What it doesn't do: parse the rua reports you receive, store any history, send alerts, or give you visibility into ongoing email flow. By design - this is a pre-flight check, not a monitoring platform.
Which one fits your workflow?
Use EasyDMARC (or dmarcian, Valimail, Postmark, etc.) when: you're deploying DMARC in production; you need ongoing visibility into who's sending as you; you need alerting on configuration drift; you have a budget for a real DMARC management platform.
Use MiN8T when: you want to verify a domain's DMARC record syntax; you're doing a quick audit of a prospect or customer's deliverability setup; you need a free, no-signup checker you can share with anyone; you want a pre-flight check before pointing rua at your monitoring service.
Use both: verify the record with MiN8T, then set up ongoing monitoring with a rua-aggregation service. That's the standard two-step DMARC deployment pattern.
Frequently asked questions
Is MiN8T's DMARC Analyzer a replacement for EasyDMARC?

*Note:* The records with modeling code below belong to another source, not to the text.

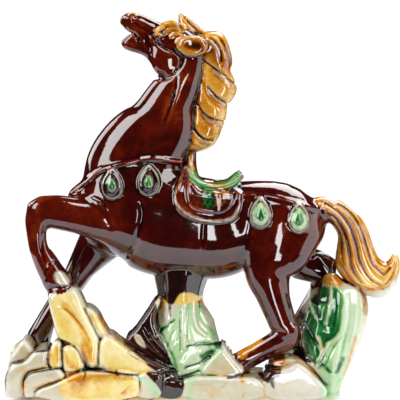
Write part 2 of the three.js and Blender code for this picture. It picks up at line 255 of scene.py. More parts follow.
def closed(points, steps=6):
    """A smooth closed line through the points."""
    p = np.array(points, float)
    ring = np.vstack([p[-2:], p, p[:2]])
    return flat_curve(ring, steps)[2 * steps:-(steps + 1)]


def smooth_step(x):
    t = np.clip(x, 0, 1)
    return t * t * (3 - 2 * t)


NO_RISE = -99.0  # a height that never wins
STROKES = 7  # the lengths that a line is drawn in, each with its own width
TAPER = 0.35  # how much thinner a line is at its ends


class Relief:
    """Heights over the side view, in millimetres."""

    def __init__(self, level=0.0):
        self.value = np.full((COUNT[0], COUNT[2]), level)

    def line(self, points, width, height):
        """A soft ridge, or a groove where its height is negative, that starts and ends thinner."""
        curve = flat_curve(points)
        parts = min(STROKES, len(curve) - 1)
        ends = [i * (len(curve) - 1) // parts for i in range(parts + 1)]
        for i in range(parts):
            piece = curve[ends[i]:ends[i + 1] + 1]
            full = 1 - TAPER * (2 * (i + 0.5) / parts - 1) ** 2
            where, x, z = window(piece, 2.5 * width)
            rise = height * full * np.exp(-((distances(piece, x, z) / (width * full)) ** 2))
            old = self.value[where]
            self.value[where] = np.where(np.abs(rise) > np.abs(old), rise, old)

    def shape(self, points, profile):
        """A closed form whose height goes by the depth inside its outline: (depth, height) pairs."""
        curve = closed(points)
        where, x, z = window(curve, 3)
        depth, height = np.array(profile, float).T
        rise = np.interp(depths(curve, x, z), depth, height, left=NO_RISE)
        self.value[where] = np.maximum(self.value[where], rise)

    def band(self, points, width, height):
        """A flat band with rounded edges along a line."""
        curve = flat_curve(points)
        where, x, z = window(curve, width)
        inside = width / 2 - distances(curve, x, z)
        rise = np.interp(inside, [-0.6, 0, 0.7, 1.6], [NO_RISE, -1, height * 0.8, height])
        self.value[where] = np.maximum(self.value[where], rise)


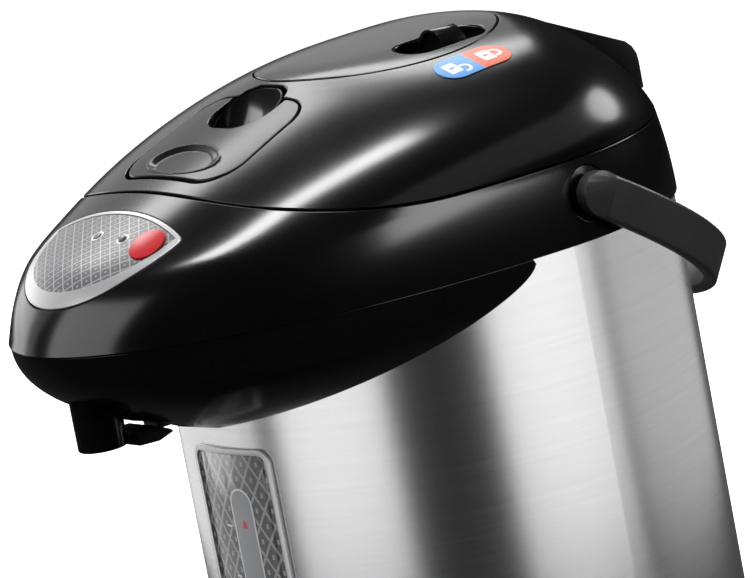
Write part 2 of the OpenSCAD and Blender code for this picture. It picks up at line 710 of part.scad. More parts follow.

Not for ongoing monitoring. EasyDMARC parses rua reports over time; MiN8T does a one-shot DNS lookup and syntax validation. Different problems at different stages.
When is EasyDMARC worth the cost?
Once your DMARC record is set up, you need somewhere to receive and parse the flood of rua reports from receivers. EasyDMARC (or any rua-aggregation service) is what makes that XML firehose usable. Required for safe progression from p=none to p=reject.
What does MiN8T's DMARC Analyzer check?
Record existence, syntax validity, policy (p=none/quarantine/reject), subdomain policy, reporting address syntax, and percentage. Result in under 200ms.
Do I need to sign up?
No. Anonymous use is free with a soft daily limit to prevent abuse - generous enough for individual auditing.
Should I use both tools?
If you're managing DMARC for a real production domain, yes. MiN8T for the pre-flight check, a rua-aggregation service like EasyDMARC for ongoing visibility.